Mariana explica que consegue se organizar melhor em campanhas publicitárias, mas no cinema a situação é mais instável. Os profissionais costumam receber por diária, o que, somado à logística das produções, faz com que as jornadas se concentrem em poucos dias, mas com muitas horas de trabalho. De acordo com a pesquisa da Oxford, a média salarial do setor foi de R$ 6.800 em 2024, mais que o dobro da média nacional (R$ 3.057).

— Nossa classe pode ganhar bem, chegando a R$ 20 mil por semana em grandes projetos, mas trabalha 12 horas ou mais por dia, sem contar o tempo de deslocamento. Em um mês, isso é exaustivo. Não existe uma legislação específica que regule esse tipo de serviço — afirma Mariana.

Para Fernanda Lomba, cineasta, produtora e diretora do instituto Nicho 54, que apoia profissionais negros no audiovisual, o setor ainda não se consolidou como mercado de trabalho formal no Brasil.

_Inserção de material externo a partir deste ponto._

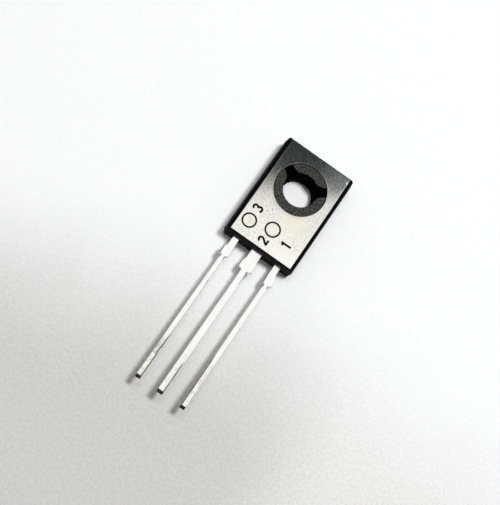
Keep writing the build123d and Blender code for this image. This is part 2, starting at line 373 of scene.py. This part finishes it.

— Dificilmente você encontra um RH em empresas do setor. O produtor executivo geralmente acumula várias funções, o que já demonstra uma anomalia: o audiovisual não está respaldado por direitos trabalhistas como outras indústrias. A escala de trabalho exaustiva não é compatível com a jornada máxima de 48 horas semanais — observa Fernanda.

Busca por regulamentação e incentivos

A luta por mais segurança e direitos trabalhistas motivou a criação da Federação da Indústria e Comércio do Audiovisual (Fica), iniciativa recente de um grupo de produtores. O objetivo é trazer uma visão estratégica do audiovisual como atividade lucrativa, defendendo políticas públicas, linhas de crédito e incentivos para o setor, explica Walkíria Barbosa, diretora-executiva do Festival do Rio e uma das idealizadoras da entidade.

— Na Coreia do Sul, por exemplo, o Dorama e o K-pop se tornaram fenômenos globais, mas isso foi resultado de estratégia e investimentos, não de acaso — ressalta Walkíria.